The $: default must follow the host (or square-brace-enclosed address) and precede the $]. To illustrate its use, consider the following rule:

R $*    $: $[ $1 $: $1.notfound $]

If the hostname $1 can be canonicalized, the workspace becomes that canonicalized name. If it cannot, the workspace becomes the original hostname with a .notfound appended to it. If the default part of the $:default is omitted, a failed canonicalization is rewritten as zero tokens.

Because the $[ and $] operators are implemented using the host dbtype (Section 23.4.3), you can modify the behavior of that dbtype by adding a -T to it:

Khost host -T.tmp

Thereafter, whenever $[ and $] find a temporary lookup failure, the suffix .tmp is returned, and .notfound, in this example, is returned only if the host truly does not exist.

18.7.7 Other Operators

Many other operators (depending on your version of sendmail) can also be used in rules.

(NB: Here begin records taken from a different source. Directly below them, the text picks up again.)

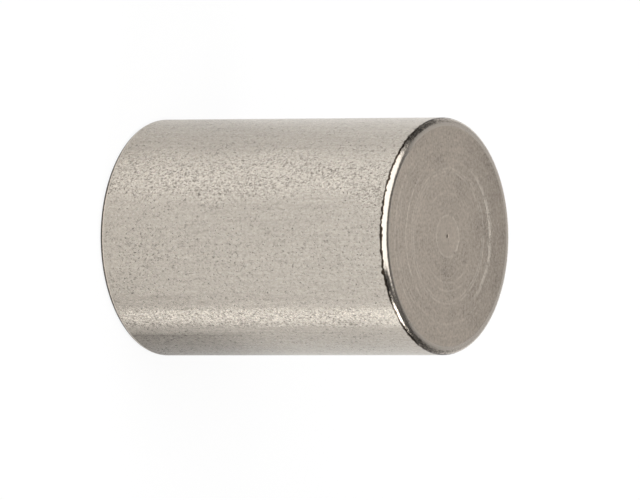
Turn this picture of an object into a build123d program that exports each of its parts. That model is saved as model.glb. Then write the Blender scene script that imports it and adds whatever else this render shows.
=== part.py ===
from build123d import *

import os

# Cylinder magnet: one solid round piece with rounded rims and a turned end face.
#
# Frame: millimetres, +Z up along the cylinder's axis. The origin is the centre of the
# bottom end face, so the magnet stands on its end from z = 0 to z = LENGTH. The top
# end face carries the marks of the lathe: a shallow parting spot with a centre pip.

# Overall size
DIAMETER = 14.0
LENGTH = 20.0

# Rounded rim at each end
TOP_RIM_RADIUS = 0.35
BOTTOM_RIM_RADIUS = 0.35

# Parting spot in the middle of the top face, left by the cut-off tool
SPOT_DIAMETER = 2.4
SPOT_DEPTH = 0.015

# Centre pip in the floor of the spot
PIP_DIAMETER = 0.26
PIP_DEPTH = 0.12


def half_section():
    """Half of the section through the axis, in the XZ plane."""
    side = DIAMETER / 2
    spot_edge = SPOT_DIAMETER / 2
    spot_floor = LENGTH - SPOT_DEPTH
    pip_edge = PIP_DIAMETER / 2
    bottom_face_edge = (side - BOTTOM_RIM_RADIUS, 0)
    side_bottom = (side, BOTTOM_RIM_RADIUS)
    side_top = (side, LENGTH - TOP_RIM_RADIUS)
    top_face_edge = (side - TOP_RIM_RADIUS, LENGTH)
    with BuildSketch(Plane.XZ) as section:
        with BuildLine():
            Line((0, 0), bottom_face_edge)
            RadiusArc(bottom_face_edge, side_bottom, -BOTTOM_RIM_RADIUS)
            Line(side_bottom, side_top)
            RadiusArc(side_top, top_face_edge, -TOP_RIM_RADIUS)
            Polyline(
                top_face_edge,
                (spot_edge, LENGTH),
                (spot_edge, spot_floor),
                (pip_edge, spot_floor),
                (0, spot_floor - PIP_DEPTH),
                (0, 0),
            )
        make_face()
    return section.sketch


def magnet_body():
    """The whole magnet, turned from its half section about the Z axis."""
    with BuildPart() as body:
        add(half_section())
        revolve(axis=Axis.Z)
    return body.part


os.makedirs("parts", exist_ok=True)
export_step(magnet_body(), "parts/magnet_body.step")
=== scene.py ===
import math
import random

import bpy
from mathutils import Matrix, Vector


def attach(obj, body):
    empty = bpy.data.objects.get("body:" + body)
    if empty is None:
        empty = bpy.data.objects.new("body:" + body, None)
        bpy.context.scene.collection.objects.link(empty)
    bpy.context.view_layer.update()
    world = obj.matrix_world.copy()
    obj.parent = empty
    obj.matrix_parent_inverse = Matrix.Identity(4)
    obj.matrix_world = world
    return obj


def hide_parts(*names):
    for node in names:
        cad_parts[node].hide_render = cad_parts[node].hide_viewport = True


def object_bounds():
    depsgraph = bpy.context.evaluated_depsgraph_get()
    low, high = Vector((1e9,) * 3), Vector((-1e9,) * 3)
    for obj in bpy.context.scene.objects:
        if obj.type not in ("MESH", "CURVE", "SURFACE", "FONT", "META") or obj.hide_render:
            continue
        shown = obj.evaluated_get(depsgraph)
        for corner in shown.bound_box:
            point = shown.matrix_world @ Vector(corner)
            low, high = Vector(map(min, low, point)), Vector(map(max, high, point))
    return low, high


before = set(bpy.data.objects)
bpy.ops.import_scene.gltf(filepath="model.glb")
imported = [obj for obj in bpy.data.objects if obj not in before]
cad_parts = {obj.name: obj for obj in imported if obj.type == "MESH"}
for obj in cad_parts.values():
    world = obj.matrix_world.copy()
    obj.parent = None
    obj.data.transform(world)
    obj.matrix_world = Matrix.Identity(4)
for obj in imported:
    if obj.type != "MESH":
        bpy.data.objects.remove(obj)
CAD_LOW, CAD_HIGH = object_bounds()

bl_info = {
    "name": "Cylinder magnet",
    "version": (1, 0, 0),
    "blender": (4, 5, 0),
    "location": "3D View > Sidebar > Magnet",
    "description": "A turned cylinder magnet with its metal finishes, and a studio to show it in",
    "category": "Add Mesh",
}

NODE = "magnet_body"
MM = 0.001
MICRON = 0.000001
DEGREES = 180 / math.pi

CAD_DIAMETER = CAD_HIGH.x - CAD_LOW.x
CAD_LENGTH = CAD_HIGH.z - CAD_LOW.z


# ---------------------------------------------------------------- node trees


class Graph:
    """A node tree while it is being built."""

    def __init__(self, tree):
        self.tree = tree
        tree.nodes.clear()

    def node(self, kind, settings=None, inputs=None, output=0):
        """Adds a node, applies its settings, then feeds its sockets. Gives one output."""
        made = self.tree.nodes.new(kind)
        for name, value in (settings or {}).items():
            if name == "stops":
                place_stops(made.color_ramp, value)
            else:
                setattr(made, name, value)
        for key, value in (inputs or {}).items():
            self.feed(made.inputs[key], value)
        return Wire(self, made.outputs[output]) if len(made.outputs) else made

    def feed(self, socket, value):
        """Links a wire to the socket, or sets a plain value on it."""
        if isinstance(value, Wire):
            self.tree.links.new(value.socket, socket)
        elif socket.type == "RGBA" and len(value) == 3:
            socket.default_value = (*value, 1)
        else:
            socket.default_value = value


def place_stops(ramp, stops):
    """Gives a colour ramp exactly these (position, grey level) stops."""
    while len(ramp.elements) > 1:
        ramp.elements.remove(ramp.elements[-1])
    for number, (position, level) in enumerate(stops):
        stop = ramp.elements[0] if number == 0 else ramp.elements.new(position)
        stop.position = position
        stop.color = (level, level, level, 1)


class Wire:
    """An output socket that takes part in Python arithmetic, adding its nodes as it goes."""

    def __init__(self, graph, socket):
        self.graph = graph
        self.socket = socket

    def other(self, output):
        """Another output of the same node."""
        return Wire(self.graph, self.socket.node.outputs[output])

    def math(self, operation, *operands):
        """A Math node, or a Vector Math node where one of the operands is a vector."""
        vectors = [w for w in operands if isinstance(w, Wire) and w.socket.type == "VECTOR"]
        kind = "ShaderNodeVectorMath" if vectors else "ShaderNodeMath"
        if vectors:
            operands = [w if isinstance(w, (Wire, tuple)) else (w, w, w) for w in operands]
        return self.graph.node(kind, {"operation": operation}, dict(enumerate(operands)))

    def apply(self, operation, *others):
        """A node for this operation on this wire, and on any others that it needs."""
        return self.math(operation, self, *others)

    def __add__(self, other):
        return self.apply("ADD", other)

    def __sub__(self, other):
        return self.apply("SUBTRACT", other)

    def __mul__(self, other):
        return self.apply("MULTIPLY", other)

    def __truediv__(self, other):
        return self.apply("DIVIDE", other)

    def __pow__(self, other):
        return self.apply("POWER", other)

    def __mod__(self, other):
        return self.apply("MODULO", other)

    def __rsub__(self, other):
        return self.math("SUBTRACT", other, self)

    def __rtruediv__(self, other):
        return self.math("DIVIDE", other, self)

    def __neg__(self):
        return self * -1

    def __abs__(self):
        return self.apply("ABSOLUTE")

    __radd__ = __add__
    __rmul__ = __mul__


def parts(vector):
    """The three components of a vector wire."""
    split = vector.graph.node("ShaderNodeSeparateXYZ", inputs={"Vector": vector})
    return split, split.other("Y"), split.other("Z")


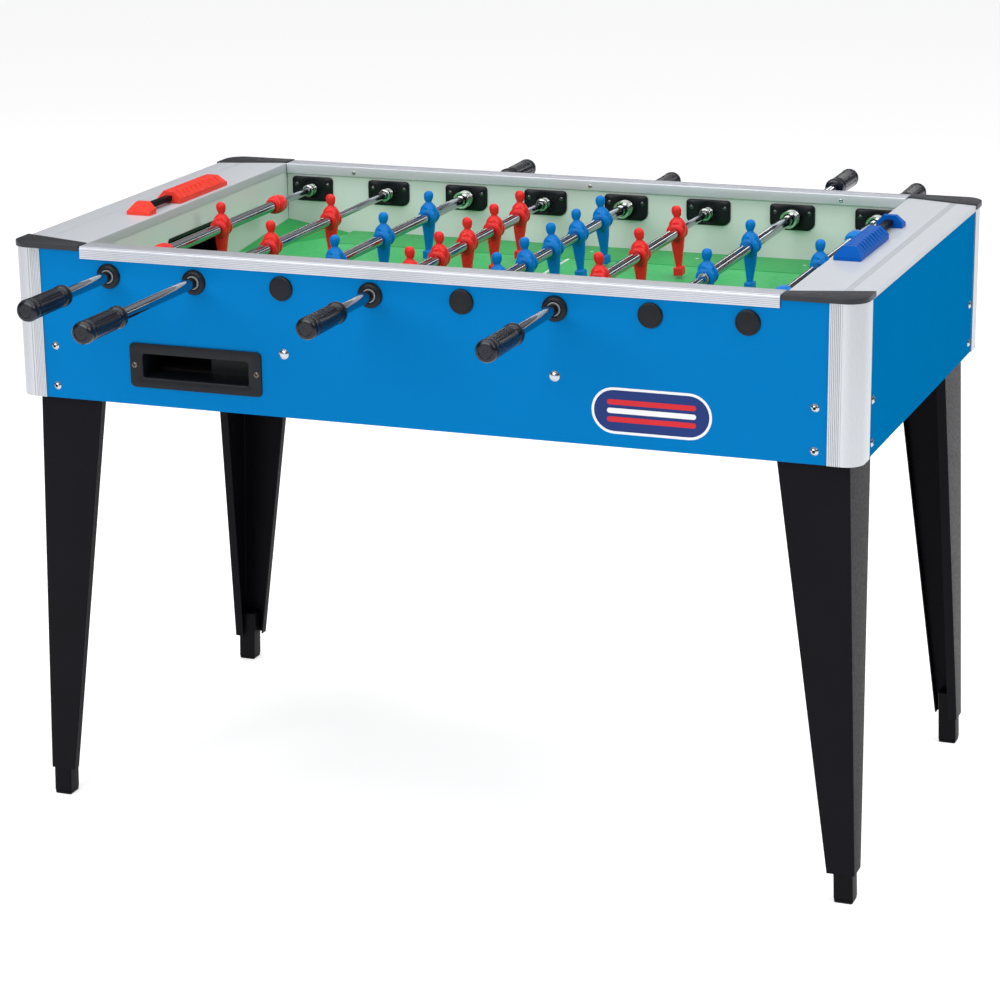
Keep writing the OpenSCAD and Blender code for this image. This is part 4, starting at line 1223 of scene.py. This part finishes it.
def sky():
    """Studio surroundings: pale at the floor, dim at the height of a lamp, pale overhead."""
    world = bpy.data.worlds.new("studio")
    SCENE.world = world
    world.use_nodes = True
    nodes, links = world.node_tree.nodes, world.node_tree.links
    direction = nodes.new("ShaderNodeTexCoord").outputs["Generated"]
    split = nodes.new("ShaderNodeSeparateXYZ")
    links.new(direction, split.inputs["Vector"])
    ramp = nodes.new("ShaderNodeValToRGB")
    links.new(split.outputs["Z"], ramp.inputs["Fac"])
    stops = ramp.color_ramp.elements
    stops[0].position, stops[0].color = 0.0, (0.9, 0.9, 0.9, 1.0)
    stops[1].position, stops[1].color = 1.0, (1.0, 1.0, 1.0, 1.0)
    for position, level in ((0.03, 0.85), (0.08, 0.06), (0.3, 0.05), (0.45, 0.8)):
        stop = stops.new(position)
        stop.color = (level, level, level * 1.02, 1.0)
    background = nodes["Background"]
    links.new(ramp.outputs["Color"], background.inputs["Color"])
    background.inputs["Strength"].default_value = 0.5


def lights():
    area_light("overhead", (0.0, 0.3, 4.2), (0, 0, 0.8), (5.0, 3.0), 95)
    area_light("front", (-1.5, -5.5, 3.2), (0, 0, 0.7), (4.0, 2.5), 185)
    area_light("right", (3.4, -0.8, 3.4), (-0.3, 0, 0.8), (2.0, 2.0), 60)
    area_light("streak", (0.0, 5.5, 2.3), (0, 0, 0.9), (6.0, 0.25), 15)


def camera():
    """Eye at the place and direction of the reference view."""
    data = bpy.data.cameras.new("camera")
    data.sensor_width = 36.0
    data.lens = 106.95
    data.clip_end = 100.0
    eye = placed("camera", data)
    yaw, pitch, roll = (math.radians(a) for a in (21.061, -16.536, -0.718))
    forward = Vector((-math.sin(yaw) * math.cos(pitch), math.cos(yaw) * math.cos(pitch),
                      math.sin(pitch)))
    right = Vector((math.cos(yaw), math.sin(yaw), 0.0))
    up = right.cross(forward)
    x_axis = right * math.cos(roll) + up * math.sin(roll)
    y_axis = up * math.cos(roll) - right * math.sin(roll)
    turn_to = Matrix((x_axis, y_axis, -forward)).transposed()
    eye.matrix_world = Matrix.Translation((1.6588, -4.3653, 1.8520)) @ turn_to.to_4x4()
    SCENE.camera = eye
    SCENE.view_settings.view_transform = "Standard"
    SCENE.view_settings.look = "None"


# ---- build ----

camera()
stage()
sky()
lights()
paint_kept_nodes()
side_rails()
end_plates()
corner_posts()
corner_caps()
legs()
feet()
bearing_plates()
outer_bushings()
blank_caps()
buffer_springs()
fasteners()
strip_screws()
rail_screws()
ball_cup()
for team, material in SCORER.items():
    counters(team + "_counters", material, team + "_score")
for team, material in SCORER.items():
    scorer_brackets(team + "_scorer_brackets", material)
tube_ends()
handles()
bumpers()
figures()
badge()
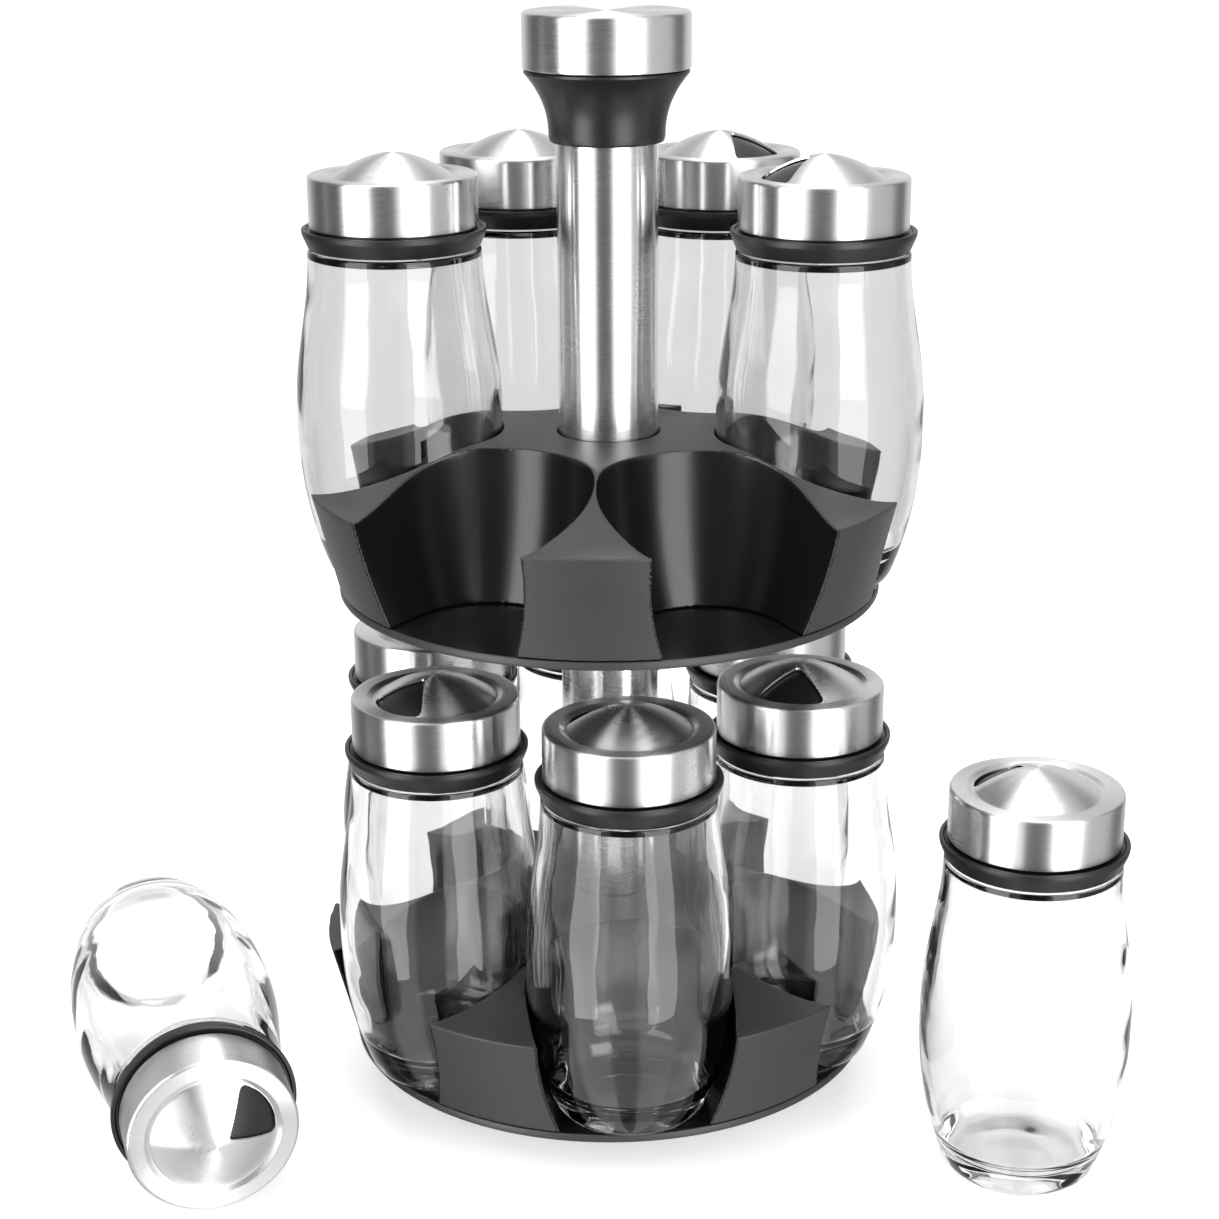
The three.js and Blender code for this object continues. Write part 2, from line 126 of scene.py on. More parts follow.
LID_OPENING_NEAR = 3.0
LID_OPENING_FAR = LID_STEP_RADIUS - 1.0
LID_OPENING_SPAN = 70  # degrees
DOME_POWER = 1.8  # of a dome's profile: 1 is a cone and 2 a parabola
SIFTER_DOME_RADIUS = 16.0
SIFTER_DOME_RISE = 6.6  # 5.2 in the CAD
SIFTER_SLOT_NEAR = 5.0
SIFTER_SLOT_FAR = 13.0
SIFTER_SLOT_SPAN = 56  # degrees
SIFTER_SLOT_TURN = -120  # degrees from the lid's opening
SIFTER_HOLE_RADIUS = 1.4
SIFTER_HOLE_CIRCLE = 9.5
SIFTER_HOLE_TURNS = (90, 120, 150)  # degrees from the lid's opening
LID_JOINT_HEIGHT = 90.0  # height in the jar of the lid joint's point

ROUND = 96  # facets round a turned piece
FINE_ROUND = 128  # round a lid, a tier floor, a post tube or the knob's cap
STAR_ROUND = 192

# Where each lid's opening points, in degrees anticlockwise from +X in the jar's own frame.
LID_OPENINGS = {
    "upper_left": 90,
    "upper_right": 194,
    "upper_back_left": 37,
    "upper_back_right": -42,
    "lower_front": 140,
    "lower_front_left": 226,
    "lower_front_right": -105,
    "lower_back_left": 120,
    "lower_back_right": 60,
    "lower_back": 90,
    "standing_loose": 141,
    "lying_loose": 117,
}


# ---- mesh helpers -----------------------------------------------------------------------------------
def mesh_object(name, vertices, faces, smooth_angle=30):
    """A new object from vertices in millimetres, shaded smooth except across sharp edges."""
    mesh = bpy.data.meshes.new(name)
    mesh.from_pydata([Vector(v) * MM for v in vertices], [], faces)
    mesh.validate()
    piece = bpy.data.objects.new(name, mesh)
    bpy.context.scene.collection.objects.link(piece)
    shade(piece, smooth_angle)
    return piece


def shade(piece, angle=30):
    piece.data.shade_smooth()
    piece.data.set_sharp_from_angle(angle=math.radians(angle))


def rounded(corners, steps=4):
    """An outline with its corners rounded. Each corner is (radius, height) or (radius, height, fillet)."""
    outline = []
    count = len(corners)
    for index, corner in enumerate(corners):
        here = Vector(corner[:2])
        fillet = corner[2] if len(corner) > 2 else 0
        if not fillet:
            outline.append(tuple(here))
            continue
        before = Vector(corners[index - 1][:2])
        after = Vector(corners[(index + 1) % count][:2])
        back = (before - here).normalized()
        on = (after - here).normalized()
        half = back.angle(on) / 2
        reach = fillet / math.tan(half)
        reach = min(reach, (before - here).length * 0.49, (after - here).length * 0.49)
        for step in range(steps + 1):
            t = step / steps
            point = here + back * reach * (1 - t) ** 2 + on * reach * t**2
            outline.append(tuple(point))
    return outline


def turned(name, outline, sides=ROUND, smooth_angle=30):
    """A closed outline of (radius, height) points, counter-clockwise, turned about Z."""
    closed = outline[0][0] > 1e-6 or outline[-1][0] > 1e-6
    vertices = []
    rings = []
    for radius, height in outline:
        if radius < 1e-6:
            rings.append([len(vertices)])
            vertices.append((0, 0, height))
            continue
        rings.append(list(range(len(vertices), len(vertices) + sides)))
        for side in range(sides):
            angle = 2 * math.pi * side / sides
            vertices.append((radius * math.cos(angle), radius * math.sin(angle), height))
    pairs = list(zip(rings, rings[1:]))
    if closed:
        pairs.append((rings[-1], rings[0]))
    faces = []
    for low, high in pairs:
        for side in range(sides):
            on = (side + 1) % sides
            if len(low) == 1 and len(high) == 1:
                continue
            if len(low) == 1:
                faces.append((low[0], high[on], high[side]))
            elif len(high) == 1:
                faces.append((low[side], low[on], high[0]))
            else:
                faces.append((low[side], low[on], high[on], high[side]))
    return mesh_object(name, vertices, faces, smooth_angle)


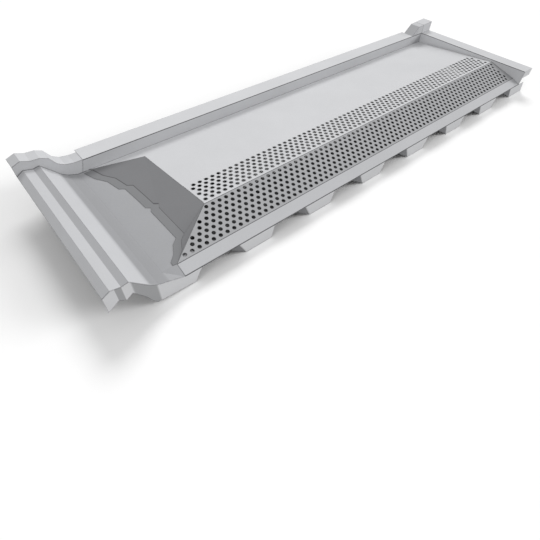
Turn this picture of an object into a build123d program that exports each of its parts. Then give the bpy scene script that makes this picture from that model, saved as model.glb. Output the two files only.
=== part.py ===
from build123d import *
from math import hypot
import os

# A metal roof tile panel with a low perforated vent hood, in millimetres.
# X runs along the panel from its left edge, Y from the front nose to the rear flange, and Z upwards.
# The pieces are made from the left end of the front nose, level with the lowest points of its teeth.
# At the end the origin moves to the middle of the bottom of the box around the whole part.

# Sheet
sheet = 0.5

# Panel
wall_x = 1275
side_flange = 43
side_lip = 12
side_hem = 6
pan_depth = 358
rear_flange = 33
upstand = 26
nose_drop = 28
apron_depth = 24
apron_fall = 10

# Side-lap ribs at the left: distance from the left edge, height above the floor
rib_profile = [(0, 40), (14, 48), (31, 44), (43, 46), (72, 14), (84, 6), (102, 0)]
rib_rim = [(0, 60), (17, 66), (33, 60), (50, 59), (64, 53), (75, 36), (87, 29), (104, 26)]
# Lower edge of the nose below the ribs: distance from the left edge, height above the teeth's lowest points
rib_nose = [(0, 45), (10, 51), (20, 58), (31, 50), (43, 58), (60, 32), (68, 14), (75, 5)]

# Teeth of the nose, each measured leftwards from its right end
tooth_count = 8
tooth_pitch = 164
tooth_foot_right = 8
first_foot_right = 16
tooth_foot_left = 68
tooth_fold_top = 83
tooth_shoulder = 95
tooth_shoulder_height = 14
tooth_start = 110
tooth_setback = 11
last_tooth_reach = 41

# Raised corner of the rear flange over the side flange
corner_ramp_start = 50
corner_ramp_end = 23
corner_height = 48
corner_outer_height = 52

# Air throat through the floor, below the hood
throat_left = 330
throat_front = 112
throat_length = 860
throat_depth = 130
cut_clearance = 5

# Hood
hood_left = 112
strip_left = 131
crease_left = 241
crease_y = 102
crease_height = 20
hip_rear_x = 237
hip_setback = 32
hip_foot_x = 124
hood_gap = 0.3
hood_flange = 42
flange_left = 121

# Perforations
hole_diameter = 7.5
hole_pitch = 15
row_pitch = 10.8
face_rows = 7
top_rows = 6
fold_margin = 3
side_margin = 2

# End cap: outer edge of its foot flange from the front to the rear, as distances from the left edge
# and shares of the pan's depth
foot_edge = [(123, 0.07), (124, 0.092), (137, 0.128), (148, 0.184), (161, 0.215), (161, 0.461), (166, 0.486),
             (158, 0.503), (157, 0.581), (154, 0.712), (144, 0.732), (137, 0.83), (121, 0.899), (112, 0.983)]
foot_width = 17

floor_z = nose_drop + apron_fall
rim_z = floor_z + upstand
panel_length = wall_x + side_flange
first_tooth_end = tooth_pitch
facet_start = rib_profile[-1][0] + sheet


def prism(points, direction):
    """Solid swept from a flat polygon along a straight line."""
    outline = Wire.make_polygon([Vector(*point) for point in points], close=True)
    return Solid.extrude(Face(outline), Vector(*direction))


def unit_normal(start, end):
    """Unit vector to the right of the way from start to end."""
    dx = end[0] - start[0]
    dy = end[1] - start[1]
    size = hypot(dx, dy)
    return dy / size, -dx / size


def offset_path(path, distance):
    """Path at a distance to the right of the given one, with mitred corners."""
    normals = [unit_normal(a, b) for a, b in zip(path, path[1:])]
    before = [normals[0]] + normals
    after = normals + [normals[-1]]
    moved = []
    for (x, y), n, m in zip(path, before, after):
        scale = distance / (1 + n[0] * m[0] + n[1] * m[1])
        moved.append((x + (n[0] + m[0]) * scale, y + (n[1] + m[1]) * scale))
    return moved


def band(path):
    """Outline of a sheet that follows a path and has its thickness on the path's right."""
    return path + offset_path(path, sheet)[::-1]


def sheet_along_y(path, y_start, y_end):
    """Folded sheet with its section in XZ."""
    points = [(x, y_start, z) for x, z in band(path)]
    return prism(points, (0, y_end - y_start, 0))


def sheet_along_x(path, x_start, x_end):
    """Folded sheet with its section in YZ."""
    points = [(x_start, y, z) for y, z in band(path)]
    return prism(points, (x_end - x_start, 0, 0))


def upright_plate(outline, y):
    """Plate that stands across Y, with its front face at y."""
    return prism([(x, y, z) for x, z in outline], (0, sheet, 0))


def apron_height(y):
    """Top surface of the apron, the sloping front edge of the floor."""
    return nose_drop + apron_fall * y / apron_depth


def above_floor(path):
    return [(x, floor_z + height) for x, height in path]


def side_path():
    """Right wall, side flange, turned lip and hem."""
    edge = panel_length
    return [(wall_x, rim_z), (edge, rim_z), (edge, rim_z - side_lip), (edge - side_hem, rim_z - side_lip)]


def rim_path():
    """Top surface of the rear flange, from the ribs to the raised right corner."""
    corner = [(wall_x - corner_ramp_start, upstand), (wall_x - corner_ramp_end, corner_height),
              (panel_length, corner_outer_height)]
    return above_floor(rib_rim + corner)


def pan():
    """Ribs, floor, right wall and side flange."""
    ribs = above_floor(rib_profile)
    whole = ribs + [(wall_x, floor_z)] + side_path()
    wall = [(wall_x, 0, nose_drop), (wall_x, apron_depth, floor_z), (wall_x, apron_depth, rim_z),
            (wall_x, 0, rim_z)]
    body = sheet_along_y(whole, apron_depth, pan_depth + sheet)
    body += sheet_along_y(ribs + [(facet_start, floor_z)], 0, apron_depth)
    body += sheet_along_y(side_path(), 0, apron_depth)
    body += prism(wall, (sheet, 0, 0))
    return body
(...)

Because of their individual complexity, all of the following are detailed in other chapters. We outline them here, however, for completeness.

Class macros: Class macros are described in Section 22.2.1 and Section 22.2.2 of Chapter 22. Class macros can appear only in the LHS. They begin with the prefix $= to match a token in the workspace to one of many items in a class. The alternative prefix $~ causes a single token in the workspace to match if it does not appear in the list of items that are in the class.
Conditionals: The conditional macro operator $? is rarely used in rules (Section 21.6). When it is used in rules, the result is often not what was intended. Its else part, the $| conditional operator, is used by the various rule sets (Section 7.1.4) to separate two differing pieces of information in the workspace.
Database Maps: The database-map operators, $( and $), are used to look up tokens in various types of database files, plain files, and network services. They also provide access to internal services, such as dequoting or storing a value in the macro (see Chapter 23).